People from the tribal community in Ranchi, Jharkhand, participating in traditional rituals. Photo by Gurpreet Singh Ranchi/Wikimedia Commons.

It is these conflicts between tribal communities and those seeking their land that are translated into court cases or protest marches.

A.R. Sindhu, who is the national secretary of CITU and was part of the last week’s protest march in Delhi, said that “land rights of tribals is one of our major demands during the protest”.

“Majority of our protestors are workers and a significant portion of those workers are tribal people. They are one of the most marginalised sections of the country and proper implementation of the FRA was also one of our major demands,” said Sindhu.

Will such mobilisations play a role in 2019 elections?

“We didn’t come to Delhi to give any representation. We are suffering not due to our fault but due to the government’s faulty policies. For four years we continuously raised our issues. We came to announce … that either you change your policies or people will change the government.

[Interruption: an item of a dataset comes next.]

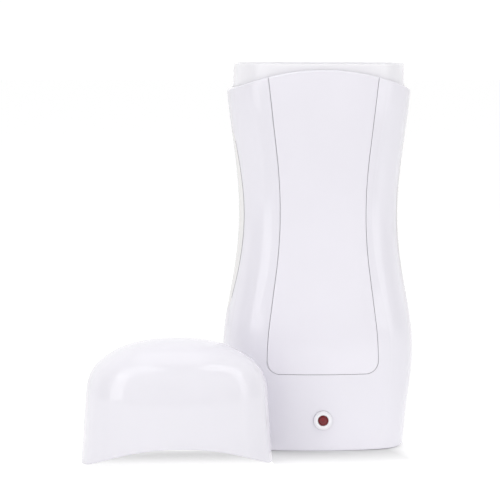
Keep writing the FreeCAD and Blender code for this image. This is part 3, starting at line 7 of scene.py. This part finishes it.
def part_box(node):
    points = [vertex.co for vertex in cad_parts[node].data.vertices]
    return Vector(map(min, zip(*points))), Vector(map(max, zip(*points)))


# Roll-on wax heater with its dome cap set down in front: metres, +Z up, the front faces -Y.
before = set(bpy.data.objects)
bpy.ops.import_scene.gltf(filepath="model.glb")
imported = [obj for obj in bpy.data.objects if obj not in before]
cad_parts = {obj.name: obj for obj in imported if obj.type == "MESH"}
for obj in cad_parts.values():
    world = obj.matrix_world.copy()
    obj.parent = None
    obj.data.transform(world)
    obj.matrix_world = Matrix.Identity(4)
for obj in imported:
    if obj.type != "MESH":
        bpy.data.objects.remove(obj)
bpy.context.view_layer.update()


# ---- Front shell -----------------------------------------------------------------------------
# The front half of the hourglass housing, injection moulded in cool white ABS in a polished
# tool. Its bosses take the four casing screws, and a recess in its face takes the panel.


def start_finish(name, colour, roughness, **constants):
    """A material whose constant values sit on the shader's own sockets."""
    finish = bpy.data.materials.new(name)
    finish.use_nodes = True
    shader = finish.node_tree.nodes["Principled BSDF"]
    shader.inputs["Base Color"].default_value = (*colour, 1.0)
    shader.inputs["Roughness"].default_value = roughness
    for socket, value in constants.items():
        shader.inputs[socket.replace("_", " ")].default_value = value
    return finish


def link(finish, source, target):
    """A wire between two sockets, in a material or in the world."""
    finish.node_tree.links.new(source, target)


def into_shader(finish, source, socket):
    """A wire into the surface shader."""
    link(finish, source, finish.node_tree.nodes["Principled BSDF"].inputs[socket])


def on_object(finish, stretch=(1.0, 1.0, 1.0), centre=(0.0, 0.0, 0.0)):
    """The piece's own coordinates, moved to a centre and stretched by three factors."""
    nodes = finish.node_tree.nodes
    place = nodes.new("ShaderNodeTexCoord")
    mapping = nodes.new("ShaderNodeMapping")
    mapping.vector_type = "TEXTURE"
    mapping.inputs["Location"].default_value = centre
    mapping.inputs["Scale"].default_value = stretch
    link(finish, place.outputs["Object"], mapping.inputs["Vector"])
    return mapping.outputs["Vector"]


def along(finish, axis):
    """The place along one of the piece's own axes."""
    split = finish.node_tree.nodes.new("ShaderNodeSeparateXYZ")
    link(finish, on_object(finish), split.inputs["Vector"])
    return split.outputs[axis]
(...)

If they continue to betray us then people have a right to reject it,” said AIKS’s Hannan Mollah.

CITU’s Sindhu said issues of land and minimum wages of the marginalised section will “become a big considerable political force” and it was one of the primary reasons behind the protest.

She stressed that the “governments are changing but the policies are not” and thus it is important to focus on policies till governments change them.